◆ **Do this**:
Of the lines in the entries, how many hold the word "axes"? Give that number alone.

(Rows from an object dataset)
##########

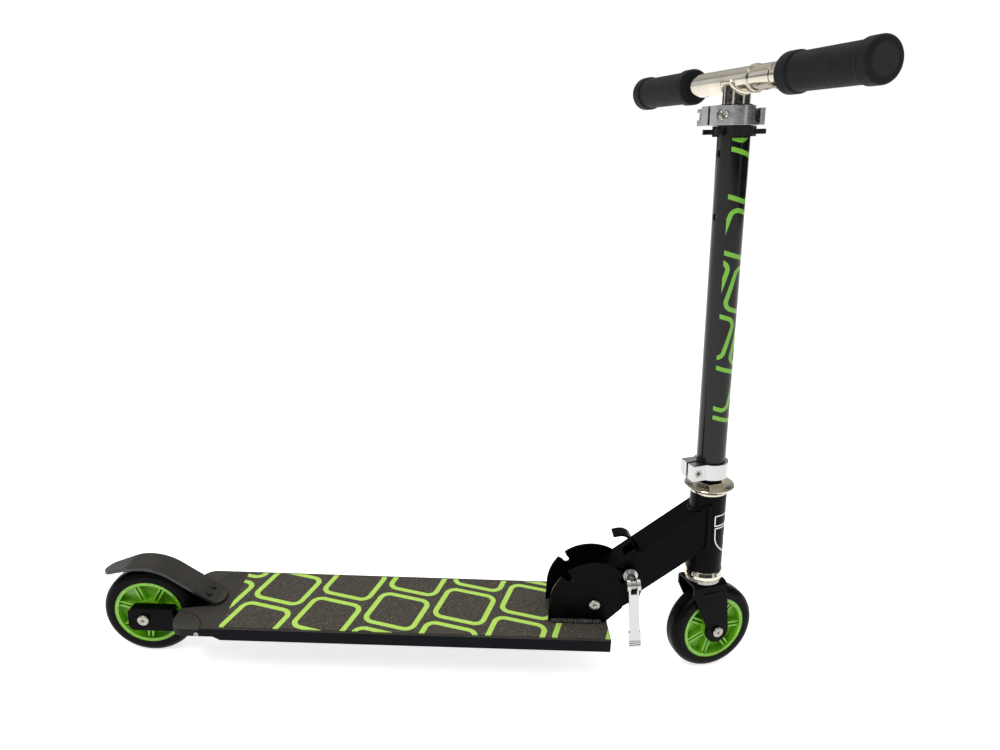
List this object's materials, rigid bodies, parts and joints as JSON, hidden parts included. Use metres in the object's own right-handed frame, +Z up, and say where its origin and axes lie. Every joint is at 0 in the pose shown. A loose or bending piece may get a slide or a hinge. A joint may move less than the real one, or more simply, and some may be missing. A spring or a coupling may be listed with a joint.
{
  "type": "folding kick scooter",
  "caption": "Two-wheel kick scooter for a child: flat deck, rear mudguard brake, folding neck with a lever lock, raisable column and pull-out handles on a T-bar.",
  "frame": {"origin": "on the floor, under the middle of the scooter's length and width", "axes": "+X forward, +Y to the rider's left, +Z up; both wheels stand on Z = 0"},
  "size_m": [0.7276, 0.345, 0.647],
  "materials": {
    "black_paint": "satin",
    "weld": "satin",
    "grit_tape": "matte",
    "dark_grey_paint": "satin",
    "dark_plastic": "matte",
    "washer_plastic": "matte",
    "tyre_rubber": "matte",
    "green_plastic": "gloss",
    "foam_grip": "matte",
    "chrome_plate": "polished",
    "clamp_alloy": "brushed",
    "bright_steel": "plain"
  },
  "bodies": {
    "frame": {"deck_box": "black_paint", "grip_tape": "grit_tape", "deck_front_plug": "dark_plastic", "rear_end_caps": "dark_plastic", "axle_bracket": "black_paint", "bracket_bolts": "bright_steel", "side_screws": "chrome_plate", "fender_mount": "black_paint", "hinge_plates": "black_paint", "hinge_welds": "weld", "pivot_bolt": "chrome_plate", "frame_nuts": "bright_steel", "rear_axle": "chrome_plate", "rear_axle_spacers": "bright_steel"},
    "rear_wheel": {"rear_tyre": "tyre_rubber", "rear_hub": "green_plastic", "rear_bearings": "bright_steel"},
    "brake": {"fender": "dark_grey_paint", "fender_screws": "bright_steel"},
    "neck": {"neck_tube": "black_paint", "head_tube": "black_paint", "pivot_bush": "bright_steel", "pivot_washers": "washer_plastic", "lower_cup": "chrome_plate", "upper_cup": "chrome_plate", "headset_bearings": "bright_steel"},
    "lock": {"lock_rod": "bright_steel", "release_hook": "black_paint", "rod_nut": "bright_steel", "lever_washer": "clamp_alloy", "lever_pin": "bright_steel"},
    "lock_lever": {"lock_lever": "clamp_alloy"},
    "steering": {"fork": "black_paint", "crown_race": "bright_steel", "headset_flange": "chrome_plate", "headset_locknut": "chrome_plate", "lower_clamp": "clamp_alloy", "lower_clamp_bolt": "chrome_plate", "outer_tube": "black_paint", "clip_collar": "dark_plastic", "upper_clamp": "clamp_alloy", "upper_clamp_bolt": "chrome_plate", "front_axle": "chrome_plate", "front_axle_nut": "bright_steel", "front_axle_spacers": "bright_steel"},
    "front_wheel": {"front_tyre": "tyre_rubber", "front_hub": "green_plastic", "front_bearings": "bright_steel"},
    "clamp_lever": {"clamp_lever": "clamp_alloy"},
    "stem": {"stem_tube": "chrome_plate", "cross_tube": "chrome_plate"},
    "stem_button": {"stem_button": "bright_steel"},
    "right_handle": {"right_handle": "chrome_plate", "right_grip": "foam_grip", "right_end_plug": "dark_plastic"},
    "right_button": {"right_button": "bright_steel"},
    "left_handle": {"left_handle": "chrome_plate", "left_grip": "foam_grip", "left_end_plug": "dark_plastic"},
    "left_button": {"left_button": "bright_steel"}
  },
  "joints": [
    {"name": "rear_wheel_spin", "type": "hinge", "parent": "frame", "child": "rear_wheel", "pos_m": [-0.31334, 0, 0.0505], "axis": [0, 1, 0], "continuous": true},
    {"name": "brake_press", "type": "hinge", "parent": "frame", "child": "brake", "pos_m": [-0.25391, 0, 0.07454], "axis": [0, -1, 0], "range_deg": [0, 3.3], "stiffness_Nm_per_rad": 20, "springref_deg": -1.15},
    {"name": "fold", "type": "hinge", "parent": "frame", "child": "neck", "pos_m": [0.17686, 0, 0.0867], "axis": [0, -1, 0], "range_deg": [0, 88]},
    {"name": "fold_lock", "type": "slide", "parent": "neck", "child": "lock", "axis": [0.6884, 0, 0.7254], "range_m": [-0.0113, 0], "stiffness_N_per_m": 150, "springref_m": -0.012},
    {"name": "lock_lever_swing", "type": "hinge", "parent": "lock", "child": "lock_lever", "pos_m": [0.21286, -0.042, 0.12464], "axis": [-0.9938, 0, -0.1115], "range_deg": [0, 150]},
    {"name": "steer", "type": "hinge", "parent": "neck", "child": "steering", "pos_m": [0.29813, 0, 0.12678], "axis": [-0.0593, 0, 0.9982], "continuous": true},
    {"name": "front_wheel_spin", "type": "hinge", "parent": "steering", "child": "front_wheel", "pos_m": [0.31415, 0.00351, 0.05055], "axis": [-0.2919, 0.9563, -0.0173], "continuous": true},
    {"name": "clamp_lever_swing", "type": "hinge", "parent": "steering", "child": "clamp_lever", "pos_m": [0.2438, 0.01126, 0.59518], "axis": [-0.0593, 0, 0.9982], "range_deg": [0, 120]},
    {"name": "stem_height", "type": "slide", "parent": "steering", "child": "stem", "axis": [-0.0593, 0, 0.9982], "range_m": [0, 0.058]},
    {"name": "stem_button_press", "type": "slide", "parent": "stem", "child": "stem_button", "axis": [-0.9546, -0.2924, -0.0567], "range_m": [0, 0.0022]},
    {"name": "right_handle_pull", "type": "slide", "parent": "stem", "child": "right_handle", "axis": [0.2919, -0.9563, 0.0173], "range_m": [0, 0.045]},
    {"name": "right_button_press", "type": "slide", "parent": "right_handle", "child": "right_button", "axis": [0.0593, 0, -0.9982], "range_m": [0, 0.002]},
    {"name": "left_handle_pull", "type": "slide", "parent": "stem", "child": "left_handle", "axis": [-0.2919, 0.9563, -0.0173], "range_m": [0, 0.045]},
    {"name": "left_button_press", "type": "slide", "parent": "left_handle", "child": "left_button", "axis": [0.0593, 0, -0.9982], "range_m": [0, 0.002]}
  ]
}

##########

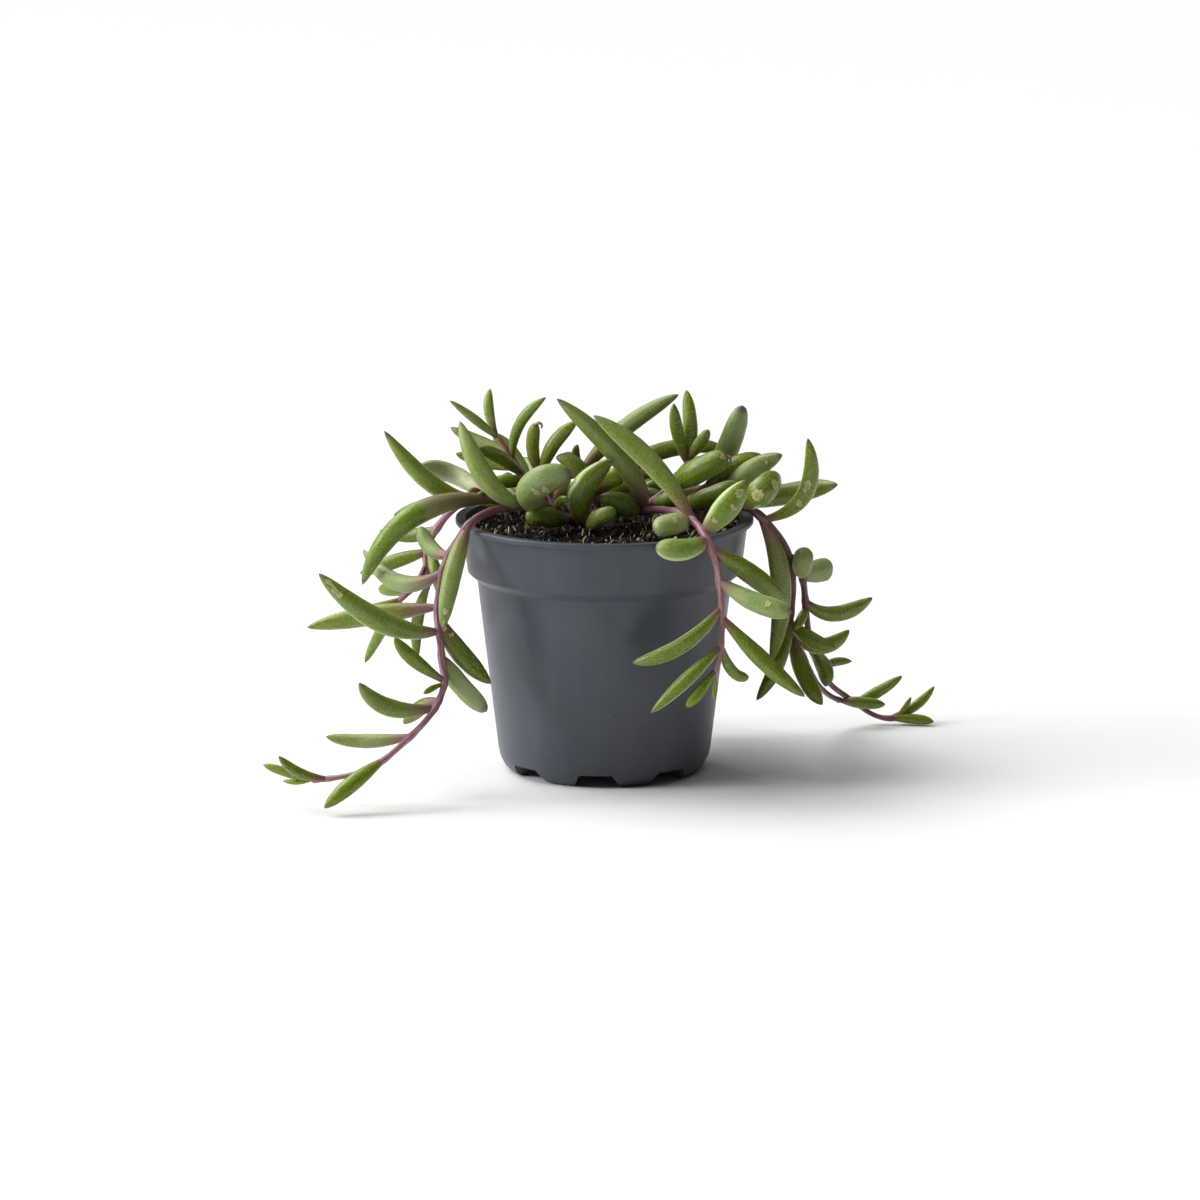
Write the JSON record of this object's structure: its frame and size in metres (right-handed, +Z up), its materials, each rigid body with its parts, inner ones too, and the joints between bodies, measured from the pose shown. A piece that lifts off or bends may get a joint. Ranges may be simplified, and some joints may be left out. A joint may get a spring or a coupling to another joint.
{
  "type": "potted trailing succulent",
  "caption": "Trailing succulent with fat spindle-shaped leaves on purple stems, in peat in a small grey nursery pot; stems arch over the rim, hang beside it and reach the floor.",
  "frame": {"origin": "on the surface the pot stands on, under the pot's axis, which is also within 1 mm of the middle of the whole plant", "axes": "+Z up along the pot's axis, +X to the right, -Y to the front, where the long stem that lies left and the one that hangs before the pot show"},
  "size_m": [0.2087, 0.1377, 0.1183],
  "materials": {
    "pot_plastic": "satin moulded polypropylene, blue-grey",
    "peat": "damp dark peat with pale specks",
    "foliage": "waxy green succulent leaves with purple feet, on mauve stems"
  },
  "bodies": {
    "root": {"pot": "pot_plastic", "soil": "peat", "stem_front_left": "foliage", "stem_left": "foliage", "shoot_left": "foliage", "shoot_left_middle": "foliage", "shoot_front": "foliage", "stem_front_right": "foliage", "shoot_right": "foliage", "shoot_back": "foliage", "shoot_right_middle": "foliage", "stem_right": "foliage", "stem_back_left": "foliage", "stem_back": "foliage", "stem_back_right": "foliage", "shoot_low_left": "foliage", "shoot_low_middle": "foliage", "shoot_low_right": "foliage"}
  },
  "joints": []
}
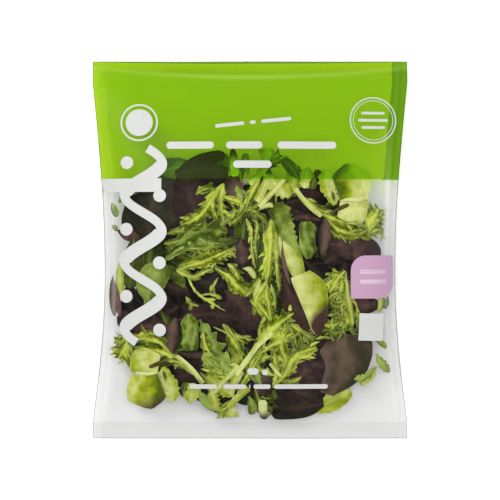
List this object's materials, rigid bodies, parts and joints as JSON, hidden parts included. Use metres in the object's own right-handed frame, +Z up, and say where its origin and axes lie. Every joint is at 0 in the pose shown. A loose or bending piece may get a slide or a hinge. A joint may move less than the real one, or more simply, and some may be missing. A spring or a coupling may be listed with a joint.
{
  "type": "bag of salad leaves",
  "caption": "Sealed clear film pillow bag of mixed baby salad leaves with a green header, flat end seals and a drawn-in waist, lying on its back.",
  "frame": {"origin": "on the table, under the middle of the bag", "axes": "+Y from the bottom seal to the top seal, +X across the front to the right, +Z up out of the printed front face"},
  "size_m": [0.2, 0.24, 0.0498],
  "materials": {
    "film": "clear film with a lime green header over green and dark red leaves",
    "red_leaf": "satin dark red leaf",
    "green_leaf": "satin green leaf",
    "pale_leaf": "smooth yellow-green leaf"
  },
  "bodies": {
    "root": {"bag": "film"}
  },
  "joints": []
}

##########

◆ **Task answer**:
5